Michael Lewis has a grand theory about the CDS market: it was all one big mechanism for paying traders to take a whole bunch of tail risk which would eventually blow up all of Wall Street.
You know, I have yet to have a financial person persuade me that there’s a really useful reason for a credit default swap. I know why they exist and I know why they’re used. They’re mostly used as speculative instruments. And the people who are selling the insurance are mostly selling it because they don’t pay a price for it until everything goes bad.
This doesn’t even make internal sense. Yes, there are some people who speculated with credit default swaps: bought them when they thought they were going to go higher, and sold them when they thought they were going to go lower. Those people, by definition, were marking to market, and would profit by closing out their positions when the market moved in their favor.
On the other hand, there were the long-term investors — pension funds, insurance companies, that sort of thing — who would sell five-year credit protection with every intention of simply insuring that credit for the full five years, and pocketing the insurance premiums. Those players can’t be considered to be speculators — but it was they, most notably at AIG Financial Products, who refused to mark their positions to market and therefore didn’t "pay a price" until it was far too late.
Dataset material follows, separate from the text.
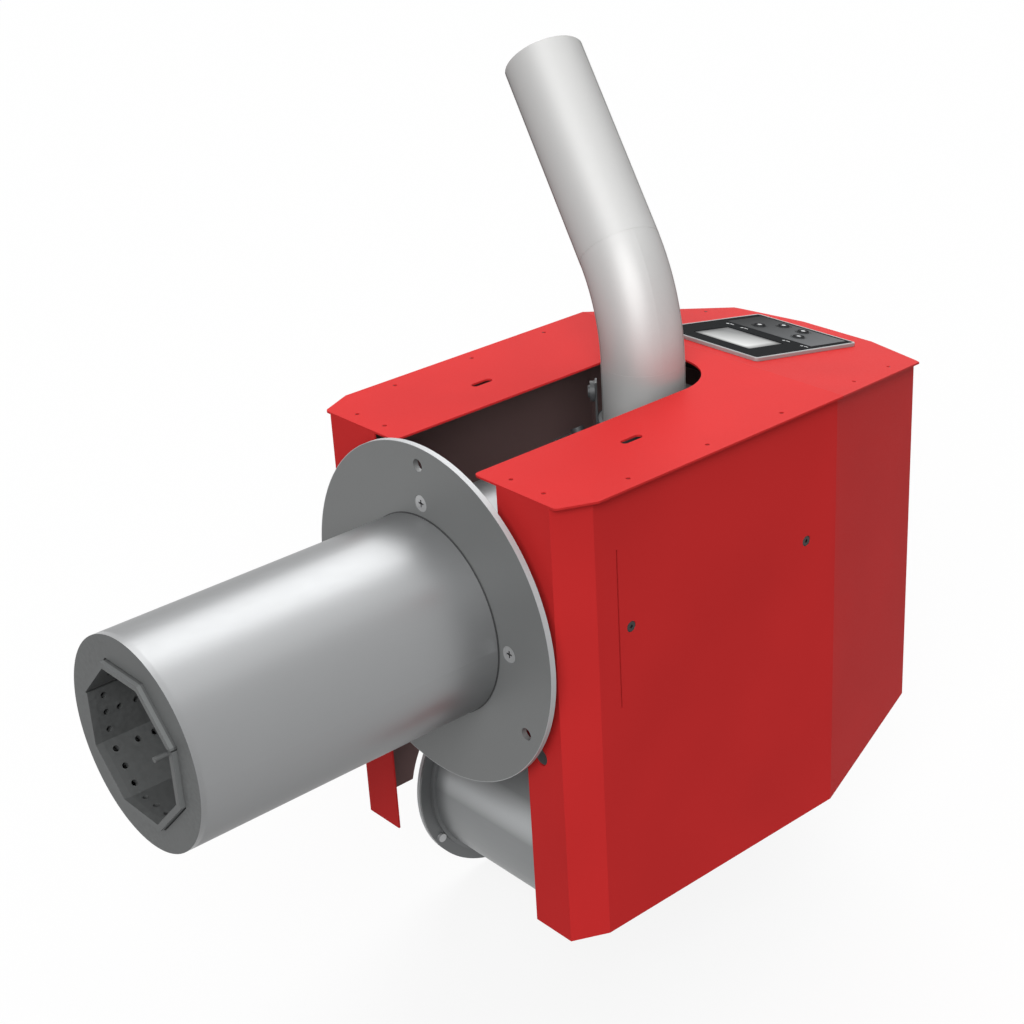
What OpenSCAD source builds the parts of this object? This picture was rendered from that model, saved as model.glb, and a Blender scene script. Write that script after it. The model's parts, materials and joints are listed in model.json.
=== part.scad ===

In any case, you don’t need to look for logical inconsistencies to see that Lewis doesn’t understand credit default swaps as well as he thinks he does. You just need to see him getting the basics of the market upside-down:
Lets take a bond, let’s say a General Electric bond. A General Electric bond trades at some spread over treasuries. So let’s say you get, I dunno, in normal times, 75 basis points over treasuries, or 100 basis points over Treasuries, over the equivalent maturity in Treasury bonds. So you get paid more investing in GE. And what does that represent? You get paid more because you’re taking the risk that GE is going welsh on its debts. That the GE bond is going to default. So the bond market is already pricing the risk of owning General Electric bonds. So then these credit default swaps come along. Someone will sell you a credit default swap — what enables the market is that it’s cheaper than that 75 basis point spread — and he’s saying that in doing this he knows GE is less likely default than the bond market believes.
What Lewis is saying here is that the driving force behind the CDS market — "what enables" it — is the fact that the basis between CDS spreads and bond spreads is negative: CDS spreads were lower than bond spreads on the same credit.
Except, they weren’t. In reality, the CDS-bond basis has nearly always been positive, certainly in the days when the CDS market was growing fastest. Far from implying that GE was less likely to default than the bond market believed, the prices on CDS implied that it was more likely to default than the spreads on GE’s bonds implied. Just to take the most obvious example, the credit default swap on the US government is trading at about 60bp, which is 60bp wide of the risk-free rate as measured by the Treasury market: it’s impossible to have a negative basis on US government CDS.
Now there are lots of technical and fundamental factors behind the CDS-bond basis, which aren’t worth getting into here. But if Lewis really believes that a negative basis was the "enabler" of the market, he really should start talking to more financial people.
And yes, there is "a really useful reason for a credit default swap" — it’s pretty much the same as the really useful reason for the existence of equity markets. In the stock market, there are lots of sellers, and lots of buyers, and the public visibility of the market-clearing price creates a lot of value. The bond market, by contrast, has always been much more illiquid: bond investors tend to be buy-and-hold types (remember those pension funds and insurance companies) who buy up bonds at issue and then hold them to maturity. As a result, it can be very hard to short any given bond, or to get a useful bead on exactly what the market-clearing price on any given company’s debt might be. Unless you have a liquid CDS market, which is very useful indeed when it comes to price discovery.
I’m pretty sure that Lewis understands the importance of short-sellers to the stock market; it’s weird he doesn’t understand that the existence of short-sellers in the credit market can serve an equally useful purpose. But if demonizing short-sellers is a popular and easy sport these days, demonizing the CDS market is easier still. More’s the pity.
(Via Kling, who also demonizes CDS, reiterating the same arguments I addressed last month.)